Alappuzha, February 13: Kerala has been termed as a state that has always worked towards improving the needs of the people. On a similar note, Alappuzha, city in Kerala has aimed to become a hunger free and Beggar Free State in a span of one month. Beggars are a common sight in India and are seen in railway stations, metro stations, tourist spots, and in areas where there is a regular crowd.
In order to rehabilitate the people and encourage these people to earn for their living by suitable methods, the Kerala government announced a scheme to rehabilitate beggars and provide skill development training to them. Minister of State for Social Justice and Empowerment, Vijay Sampla, said that meetings were being held with authorities from Central and State Governments, NGOs, institutes and experts to discuss the issues related to begging.

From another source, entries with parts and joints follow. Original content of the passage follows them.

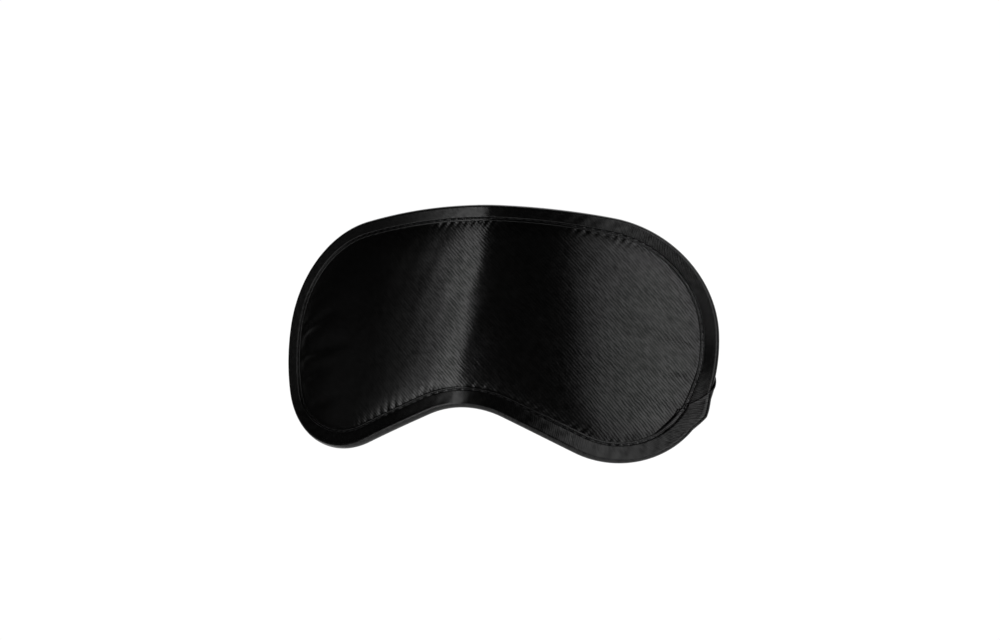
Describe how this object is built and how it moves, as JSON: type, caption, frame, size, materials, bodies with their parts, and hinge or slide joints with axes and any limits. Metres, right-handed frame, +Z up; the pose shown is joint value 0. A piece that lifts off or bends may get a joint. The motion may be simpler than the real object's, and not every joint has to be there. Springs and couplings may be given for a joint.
{
  "type": "sleep eye mask",
  "caption": "Contoured satin sleep mask with a padded bent body, bound edge, nose arch and elastic head strap.",
  "frame": {"origin": "on the fold line of the nose bridge, on the rearmost face of the mask, where it rests on the face", "axes": "+Z up as worn, the front face looks along -Y, the wearer's face is on the +Y side, +X to the viewer's right"},
  "size_m": [0.1832, 0.063, 0.0973],
  "materials": {
    "satin": "black polyester satin, soft sheen",
    "binding_satin": "black satin bias tape, soft sheen",
    "lining": "matt black woven lining",
    "foam": "dark grey polyester wadding, matt",
    "thread": "black polyester sewing thread",
    "elastic": "black woven elastic, ribbed, matt"
  },
  "bodies": {
    "left_half": {"front_panel_left": "satin", "foam_pad_left": "foam", "lining_left": "lining", "binding_left": "binding_satin", "seam_thread_left": "thread", "strap_end_left": "elastic", "strap_tack_left": "thread"},
    "right_half": {"front_panel_right": "satin", "foam_pad_right": "foam", "lining_right": "lining", "binding_right": "binding_satin", "seam_thread_right": "thread", "strap_end_right": "elastic", "strap_tack_right": "thread", "binding_lap": "binding_satin"},
    "strap_left": {"elastic_strap_left": "elastic"},
    "strap_right": {"elastic_strap_right": "elastic"}
  },
  "joints": [
    {"name": "bridge_fold", "type": "hinge", "parent": "left_half", "child": "right_half", "pos_m": [0, 0, 0], "axis": [0, 0, 1], "range_deg": [-25, 90], "stiffness_Nm_per_rad": 0.02},
    {"name": "strap_left_swing", "type": "hinge", "parent": "left_half", "child": "strap_left", "pos_m": [-0.08415, 0.02801, 0], "axis": [0, 0, 1], "range_deg": [-25, 90]},
    {"name": "strap_right_swing", "type": "hinge", "parent": "right_half", "child": "strap_right", "pos_m": [0.08415, 0.02801, 0], "axis": [0, 0, 1], "range_deg": [-90, 25]}
  ],
  "couplings": [
    {"joint": "strap_left_swing", "follows": "bridge_fold", "ratio": 1},
    {"joint": "strap_right_swing", "follows": "bridge_fold", "ratio": -1}
  ]
}
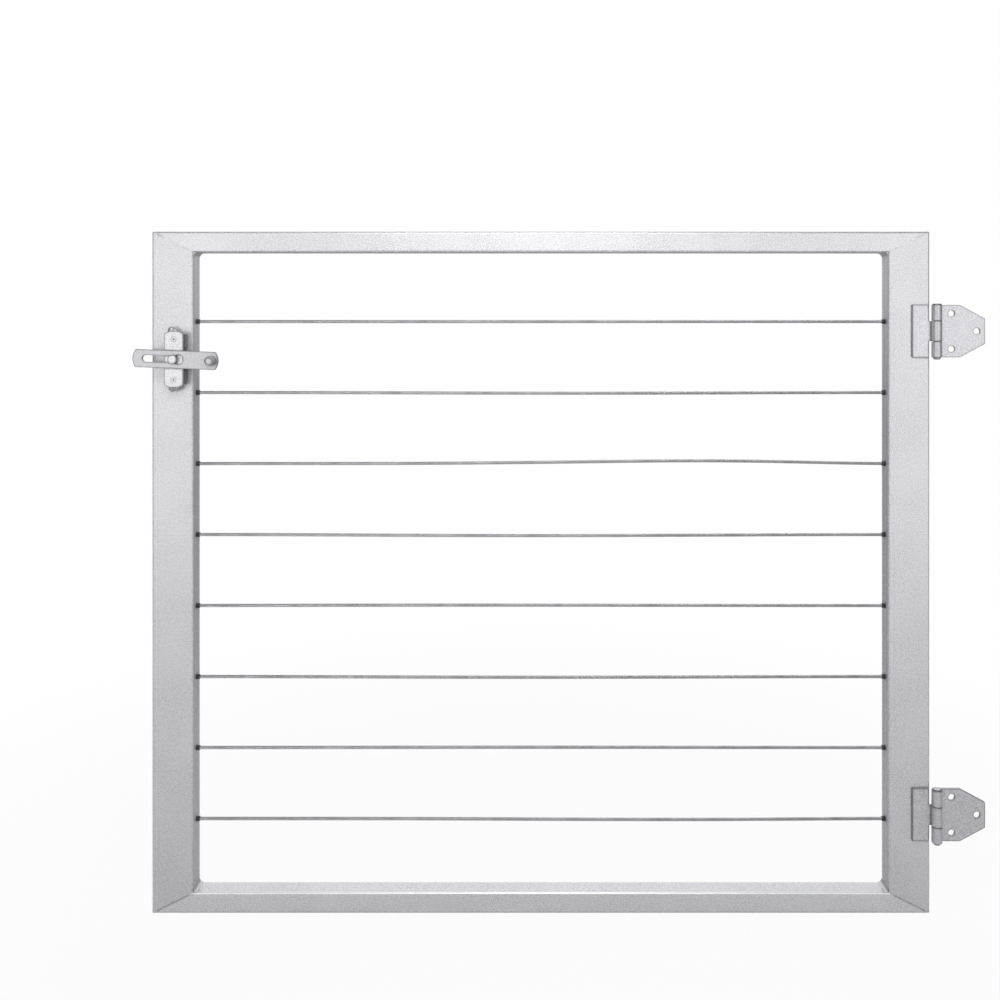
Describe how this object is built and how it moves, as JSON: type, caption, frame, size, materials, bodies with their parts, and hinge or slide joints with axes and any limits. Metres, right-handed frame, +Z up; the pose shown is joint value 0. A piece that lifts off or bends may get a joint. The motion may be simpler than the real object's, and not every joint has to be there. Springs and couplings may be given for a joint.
{
  "type": "cable railing gate",
  "caption": "Metal gate with a mitred tube frame, taut horizontal wire ropes, butt hinges with drilled post leaves and a slotted sliding latch bar.",
  "frame": {"origin": "on the lower post leaf's back face, midway between its two inner screw holes", "axes": "+X from the latch side to the hinge side, +Z up, -Y is the gate's front"},
  "size_m": [1.039, 0.0558, 0.8382],
  "materials": {
    "silver_powder_coat": "fine-textured metallic powder coat",
    "silver_coated_plate": "fine-textured metallic powder coat on plate",
    "coated_pin": "thin metallic powder coat over a turned pin",
    "coated_weld": "powder coat over rough weld metal",
    "wire_rope": "stranded stainless wire",
    "bright_steel": "turned stainless steel",
    "black_plastic": "matte moulded",
    "grey_plastic": "matte moulded"
  },
  "bodies": {
    "post_leaves": {"lower_post_leaf": "silver_coated_plate", "upper_post_leaf": "silver_coated_plate", "lower_hinge_pin": "coated_pin", "upper_hinge_pin": "coated_pin"},
    "gate": {"bottom_rail": "silver_powder_coat", "hinge_side_bushes": "black_plastic", "hinge_side_plugs": "grey_plastic", "hinge_stile": "silver_powder_coat", "latch_base_plate": "silver_coated_plate", "latch_screws": "silver_coated_plate", "latch_side_bushes": "black_plastic", "latch_side_plugs": "grey_plastic", "latch_stile": "silver_powder_coat", "lower_gate_leaf": "silver_coated_plate", "lower_standoff": "silver_coated_plate", "lower_weld_bead": "coated_weld", "rope_1": "wire_rope", "rope_2": "wire_rope", "rope_3": "wire_rope", "rope_4": "wire_rope", "rope_5": "wire_rope", "rope_6": "wire_rope", "rope_7": "wire_rope", "rope_8": "wire_rope", "rope_stops": "bright_steel", "stop_washers": "bright_steel", "tension_nuts": "bright_steel", "tension_terminals": "bright_steel", "tension_washers": "bright_steel", "top_rail": "silver_powder_coat", "upper_gate_leaf": "silver_coated_plate", "upper_standoff": "silver_coated_plate", "upper_weld_bead": "coated_weld"},
    "latch_stud": {"latch_stud": "silver_coated_plate", "stud_spring_washer": "bright_steel", "stud_tail_washer": "bright_steel", "stud_lock_nut": "bright_steel"},
    "latch_bar": {"latch_bar": "silver_coated_plate", "latch_knob": "silver_coated_plate"}
  },
  "joints": [
    {"name": "gate_swing", "type": "hinge", "parent": "post_leaves", "child": "gate", "pos_m": [-0.0192, -0.0062, 0.2966], "axis": [0, 0, 1], "range_deg": [0, 175]},
    {"name": "latch_swivel", "type": "hinge", "parent": "gate", "child": "latch_stud", "pos_m": [-0.9491, -0.017, 0.559], "axis": [0, 1, 0], "continuous": true},
    {"name": "latch_slide", "type": "slide", "parent": "latch_stud", "child": "latch_bar", "axis": [0.9993, 0, -0.0384], "range_m": [-0.008, 0.033]}
  ]
}
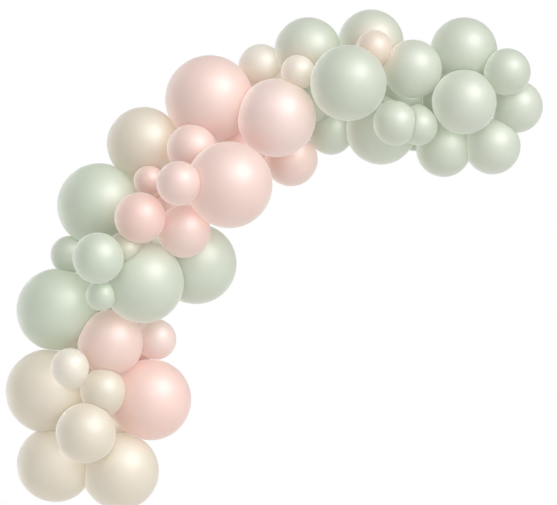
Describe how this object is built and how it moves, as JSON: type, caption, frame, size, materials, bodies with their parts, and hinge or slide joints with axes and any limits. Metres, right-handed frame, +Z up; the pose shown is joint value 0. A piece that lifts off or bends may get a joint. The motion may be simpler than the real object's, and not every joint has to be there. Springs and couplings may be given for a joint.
{
  "type": "balloon garland",
  "caption": "Wall-hung curved swag of tied pearl latex balloons in mixed sizes, cream at the foot, then blush and sage, pressed together and flat against the wall.",
  "frame": {"origin": "middle of the flat patch where the largest shoulder balloon is pressed on the wall", "axes": "+Z up, +Y into the wall, which is the plane y = 0, -Y out towards the viewer, +X to the viewer's right"},
  "size_m": [1.8776, 0.5195, 1.745],
  "materials": {
    "sage_latex": "satin pearl latex",
    "blush_latex": "satin pearl latex",
    "cream_latex": "satin pearl latex",
    "peach_latex": "satin pearl latex"
  },
  "bodies": {
    "root": {"sage_crown_rim_left": "sage_latex", "sage_crown_rim_right": "sage_latex", "sage_tip_rim": "sage_latex", "sage_tip_end": "sage_latex", "sage_tip_upper": "sage_latex", "sage_tip_lower_left": "sage_latex", "sage_tip_lower_right": "sage_latex", "sage_crown_under_small": "sage_latex", "sage_crown_under_large": "sage_latex", "cream_crown_rim": "cream_latex", "peach_crown_left": "peach_latex", "peach_crown_right": "peach_latex", "blush_shoulder_under": "blush_latex", "sage_bend_right": "sage_latex", "sage_bend_top": "sage_latex", "cream_shoulder_rim": "cream_latex", "blush_shoulder_largest": "blush_latex", "blush_shoulder_small": "blush_latex", "sage_bend_rim": "sage_latex", "sage_bend_middle": "sage_latex", "blush_leg_small": "blush_latex", "sage_bend_tucked": "sage_latex", "sage_bend_left": "sage_latex", "cream_foot_left": "cream_latex", "cream_foot_right": "cream_latex", "cream_foot_upper": "cream_latex", "blush_leg_large": "blush_latex", "blush_shoulder_inner": "blush_latex", "sage_crown_twin_right": "sage_latex", "sage_crown_twin_left": "sage_latex", "sage_crown_right": "sage_latex", "sage_crown_front": "sage_latex", "sage_tip_backing": "sage_latex", "sage_tip_front": "sage_latex", "blush_bunch_button": "blush_latex", "blush_bunch_upper": "blush_latex", "sage_bend_front": "sage_latex", "blush_leg_middle": "blush_latex", "sage_bend_button": "sage_latex", "cream_foot_egg": "cream_latex", "cream_foot_small": "cream_latex", "blush_shoulder_front": "blush_latex", "blush_bunch_left": "blush_latex", "blush_bunch_lower": "blush_latex", "cream_foot_front": "cream_latex", "cream_foot_backing": "cream_latex", "cream_leg_backing": "cream_latex", "blush_leg_backing": "blush_latex", "sage_leg_backing": "sage_latex", "sage_bend_backing": "sage_latex", "blush_bunch_backing": "blush_latex", "blush_shoulder_backing": "blush_latex", "blush_inner_backing": "blush_latex", "cream_crown_backing": "cream_latex", "sage_crown_backing_left": "sage_latex", "sage_crown_button": "sage_latex", "sage_crown_backing_middle": "sage_latex", "sage_crown_backing_right": "sage_latex"}
  },
  "joints": []
}
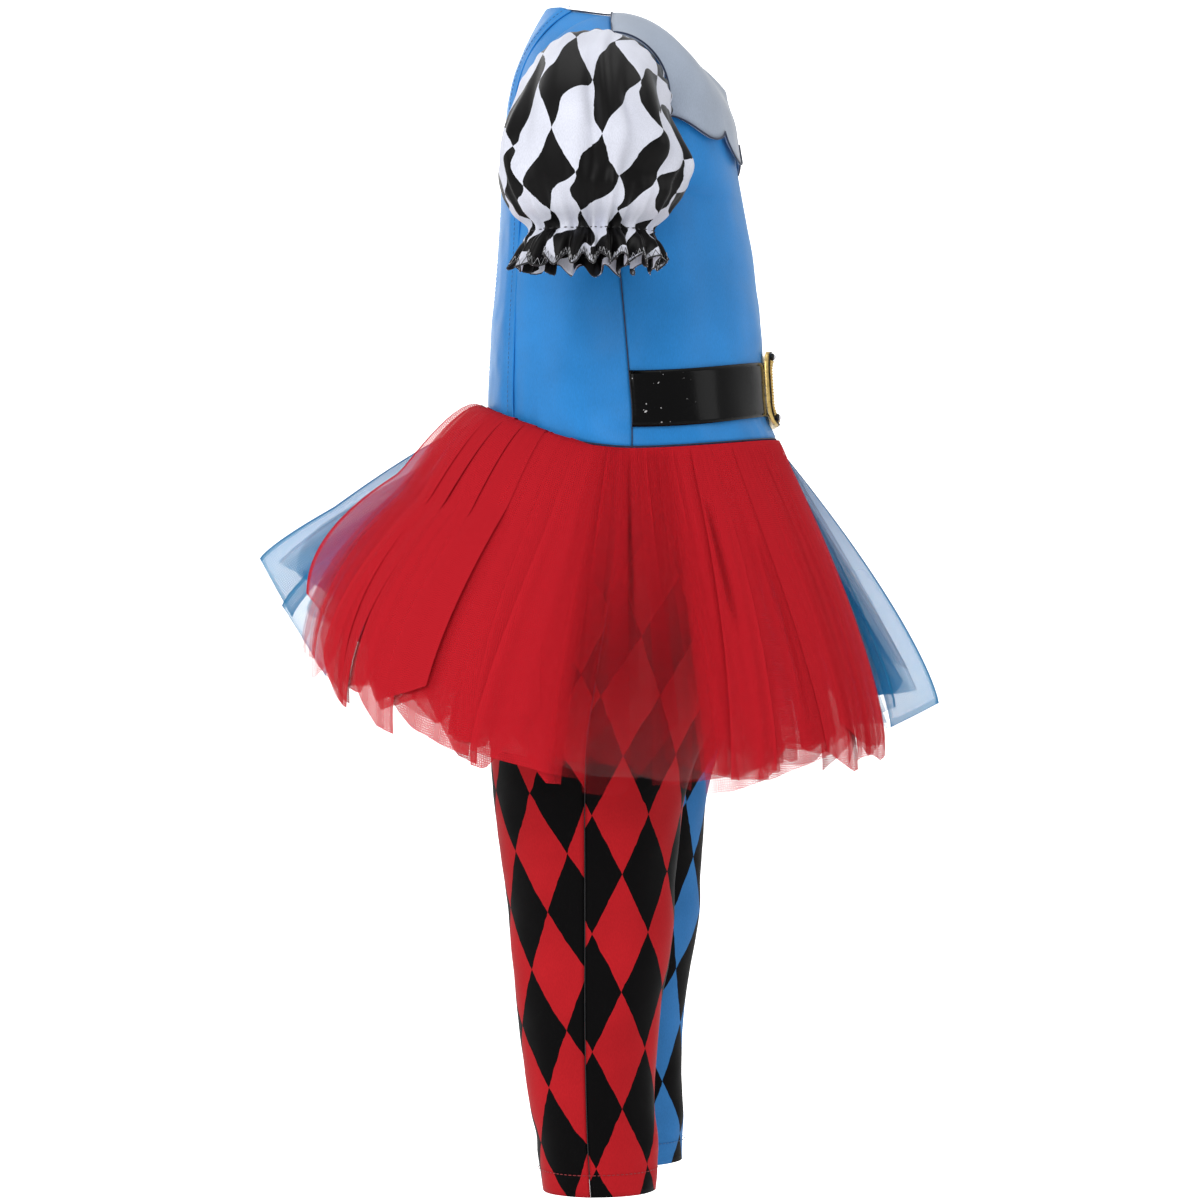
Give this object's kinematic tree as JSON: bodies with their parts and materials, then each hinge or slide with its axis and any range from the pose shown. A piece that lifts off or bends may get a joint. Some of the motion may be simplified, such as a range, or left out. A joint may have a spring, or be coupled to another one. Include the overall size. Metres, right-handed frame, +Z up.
{
  "type": "baby costume",
  "caption": "Worn all-in-one baby costume: satin bodice with scalloped collar and puff sleeves, belt with buckle, two-colour tulle skirt and diamond leggings.",
  "frame": {"origin": "centre of the neck opening, level with the points where the shoulder seams meet the neckline", "axes": "+Z up as worn, -Y towards the wearer's front, -X towards the wearer's right"},
  "size_m": [0.3823, 0.3634, 0.6083],
  "materials": {
    "blue_satin": "blue satin with a soft sheen",
    "white_satin": "white satin with a dark blue edge",
    "black_vinyl": "glossy black vinyl with a few worn specks",
    "gold_beads": "gold coloured frame set with small beads",
    "sleeve_satin": "satin in black and white diamonds",
    "red_tulle": "sheer red net",
    "blue_tulle": "sheer blue net",
    "pale_tulle": "sheer pale grey net",
    "red_knit": "stretch satin in red and black diamonds",
    "blue_knit": "stretch satin in blue and black diamonds"
  },
  "bodies": {
    "root": {"bodice_front": "blue_satin", "bodice_back_right": "blue_satin", "bodice_back_left": "blue_satin", "back_placket": "blue_satin", "collar": "white_satin", "belt": "black_vinyl", "buckle": "gold_beads", "sleeve_right": "sleeve_satin", "sleeve_left": "sleeve_satin", "skirt_right_outer": "red_tulle", "skirt_right_under": "red_tulle", "skirt_left_outer": "blue_tulle", "skirt_left_under": "blue_tulle", "skirt_petticoat": "pale_tulle", "leg_right_front": "red_knit", "leg_right_back": "red_knit", "leg_left_front": "blue_knit", "leg_left_back": "blue_knit"}
  },
  "joints": []
}
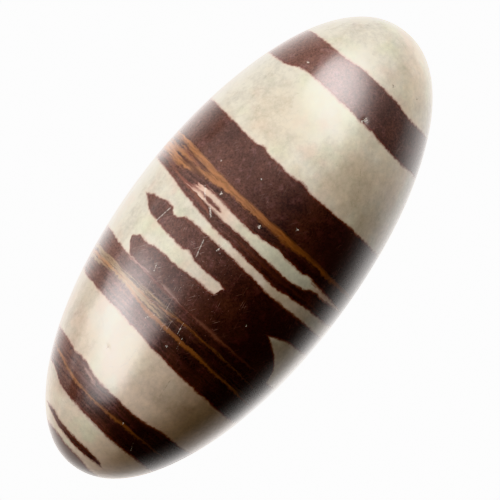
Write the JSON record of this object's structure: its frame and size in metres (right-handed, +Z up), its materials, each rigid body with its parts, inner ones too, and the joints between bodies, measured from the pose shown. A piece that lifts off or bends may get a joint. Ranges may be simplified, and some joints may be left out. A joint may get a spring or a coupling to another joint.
{
  "type": "shiva lingam stone",
  "caption": "Polished egg-shaped river stone, banded in cream and dark maroon-brown, lying on its side on a small worn flat.",
  "frame": {"origin": "middle of the small worn flat on the stone's underside, which it rests on", "axes": "+X along the stone's long axis towards its slightly fuller end, +Z up from the surface it lies on"},
  "size_m": [0.1, 0.0446, 0.0432],
  "materials": {
    "polished_banded_stone": "gloss"
  },
  "bodies": {
    "root": {"stone": "polished_banded_stone"}
  },
  "joints": []
}
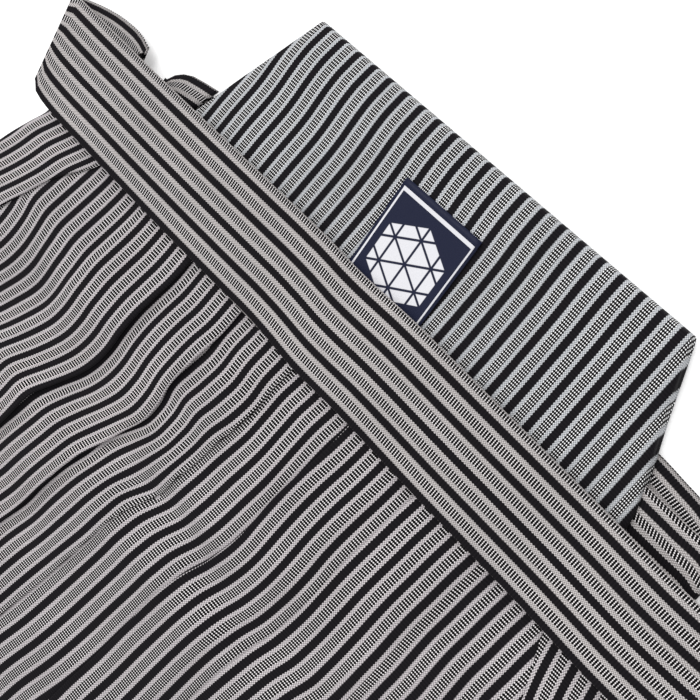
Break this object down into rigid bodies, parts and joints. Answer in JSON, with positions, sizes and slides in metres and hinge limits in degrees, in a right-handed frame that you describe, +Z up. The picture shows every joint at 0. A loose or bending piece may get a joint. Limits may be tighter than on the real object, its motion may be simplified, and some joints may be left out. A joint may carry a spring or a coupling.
{
  "type": "hakama trousers laid flat",
  "caption": "Pleated striped hakama laid flat, front up, with waist himo, stiff back board, folded back himo and side folds.",
  "frame": {"origin": "on the surface the garment lies on, under the middle of its outline", "axes": "+X along the waist to the right of the picture, +Y up the garment from hem to waist, +Z up off the surface, out of the garment's front"},
  "size_m": [0.7493, 0.9999, 0.0095],
  "materials": {
    "striped_cloth": "woven stripes of black, pale grey and a checked black and white band",
    "board_cloth": "the striped cloth stretched smooth over a stiff board",
    "himo_cloth": "the striped cloth, stripes running along the strap",
    "label_weave": "fine navy satin weave with a white woven motif"
  },
  "bodies": {
    "root": {"front_left": "striped_cloth", "front_right": "striped_cloth", "side_fold_left": "striped_cloth", "side_fold_right": "striped_cloth", "back_left": "striped_cloth", "back_right": "striped_cloth", "koshi_ita": "board_cloth", "front_himo": "himo_cloth", "back_himo_left": "himo_cloth", "back_himo_right": "himo_cloth", "label": "label_weave"}
  },
  "joints": []
}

To tackle the root of the problem, the officials have planned to make the region hunger free and the implementation stage is already underway. The municipal council has given an in-principle nod, to ban begging in the locality, and a pending high-level meeting, to discuss and get the ball rolling is in the works. The beggars who are from the state itself will be sent to the rehabilitation home by the civic body and others will be sent back to their hometown.
Beginning this task, the first step, is to identify the beggars, after which appropriate steps for rehabilitation will be taken. Food, shelter, and basic needs will be provided to those beggars hailing from the district.
The ‘hunger-free Kerala’ project is being implemented on a pilot basis, focusing to provide quality food to the needy, free of cost and at least twice a day. The scheme will cover around 500 people in Alappuzha, giving them food, with the help of voluntary organisations, youth organisations. Old and unwell people will have food delivered to their homes.
The State Government has pledged Rs 40.89 lakh towards this cause, with the fund put into use for constructing a permanent facility to provide food at very nominal rates.
At present, 20 states and two Union Territories have either enacted their own anti-beggary laws or adopted those enacted by other states. These laws are mostly based on the Bombay Prevention of Begging Act, 1959, which criminalizes begging, and any person found involved in it can be arrested without a warrant.
Earlier it was the state of Maharashtra which initiated the project of enabling the state of being beggar free state rehabilitating the beggars and will help them to live a new life of respect in society, and also will aim to generate employment by undertaking a more positive effort to benefit lakhs of underprivileged and homeless who barely manage to subsist on its streets.